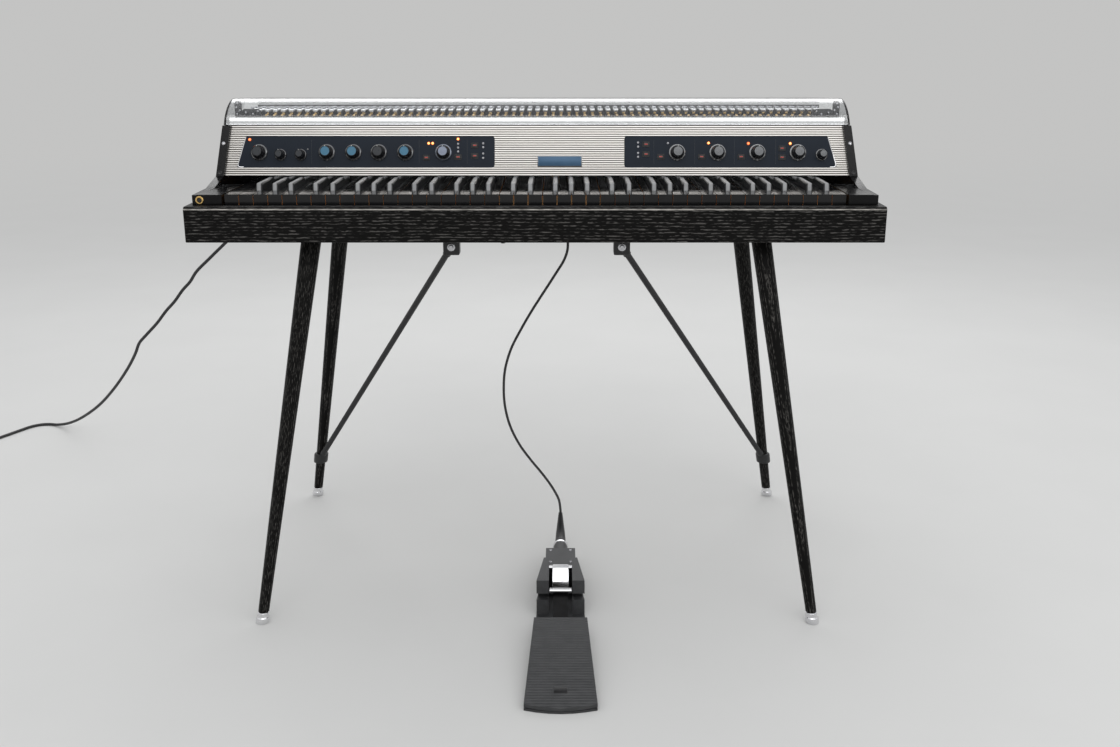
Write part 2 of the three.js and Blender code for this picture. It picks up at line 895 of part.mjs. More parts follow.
// Tone bars: one rail across the harp's back with a bar for each key, longer in the bass.
function toneBars() {
  const foot = harpTop + gap;
  const railFrontY = harpFront + harpDepth - toneRailSetback;
  const barFoot = foot + toneRailHeight - toneBarThickness;
  const railEnd = innerHalf(harpTop) - gap - harpRailDepth / 2;
  const half = railEnd * toneBarSpanShare;
  const pitch = (2 * half) / toneBarCount;
  const barHalfWidth = (pitch * toneBarWidthShare) / 2;
  const rail = box(
    [-railEnd, railFrontY, foot],
    [railEnd, railFrontY + toneRailDepth, foot + toneRailHeight],
  );
  const bars = Array.from({ length: toneBarCount }, (_, i) => {
    const middle = (i + 1 / 2) * pitch - half;
    const share = i / (toneBarCount - 1);
    const length = toneBarLongLength + (toneBarShortLength - toneBarLongLength) * share;
    const front = Math.max(toneBarFront, railFrontY - length);
    return box(
      [middle - barHalfWidth, front, barFoot],
      [middle + barHalfWidth, railFrontY + toneRailDepth / 2, barFoot + toneBarThickness],
    );
  });
  return join([rail, ...bars]);
}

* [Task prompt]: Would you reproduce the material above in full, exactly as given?

* [Solution to this exercise]:
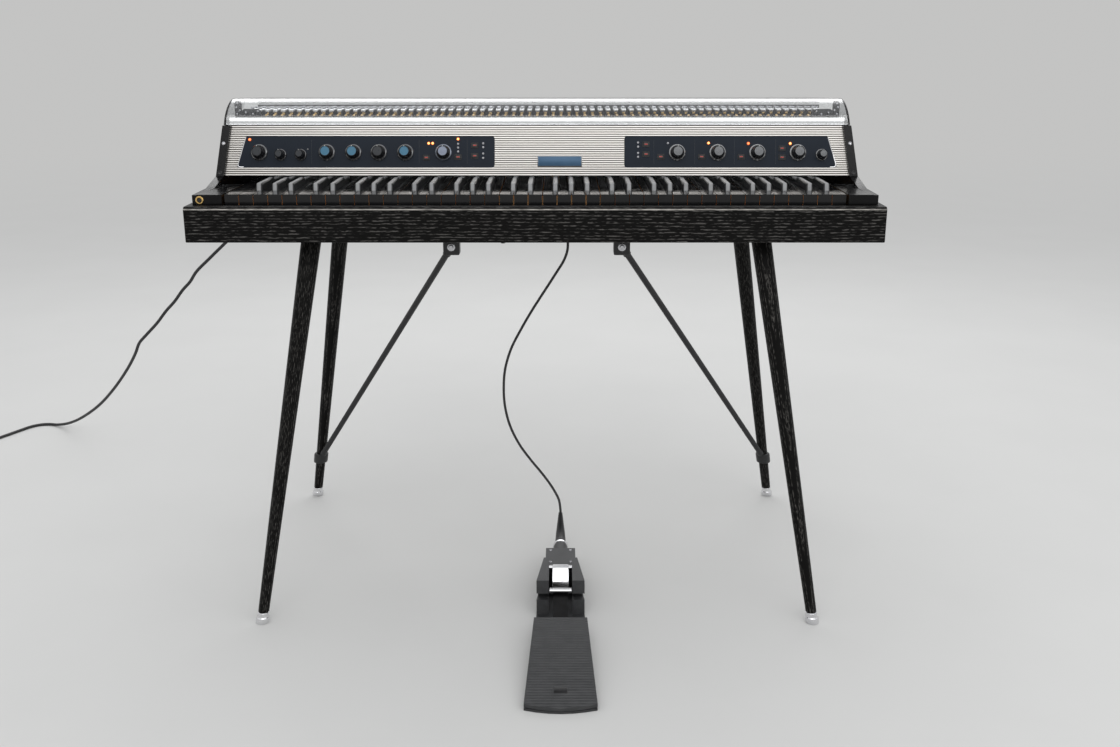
Write part 2 of the three.js and Blender code for this picture. It picks up at line 895 of part.mjs. More parts follow.
// Tone bars: one rail across the harp's back with a bar for each key, longer in the bass.
function toneBars() {
  const foot = harpTop + gap;
  const railFrontY = harpFront + harpDepth - toneRailSetback;
  const barFoot = foot + toneRailHeight - toneBarThickness;
  const railEnd = innerHalf(harpTop) - gap - harpRailDepth / 2;
  const half = railEnd * toneBarSpanShare;
  const pitch = (2 * half) / toneBarCount;
  const barHalfWidth = (pitch * toneBarWidthShare) / 2;
  const rail = box(
    [-railEnd, railFrontY, foot],
    [railEnd, railFrontY + toneRailDepth, foot + toneRailHeight],
  );
  const bars = Array.from({ length: toneBarCount }, (_, i) => {
    const middle = (i + 1 / 2) * pitch - half;
    const share = i / (toneBarCount - 1);
    const length = toneBarLongLength + (toneBarShortLength - toneBarLongLength) * share;
    const front = Math.max(toneBarFront, railFrontY - length);
    return box(
      [middle - barHalfWidth, front, barFoot],
      [middle + barHalfWidth, railFrontY + toneRailDepth / 2, barFoot + toneBarThickness],
    );
  });
  return join([rail, ...bars]);
}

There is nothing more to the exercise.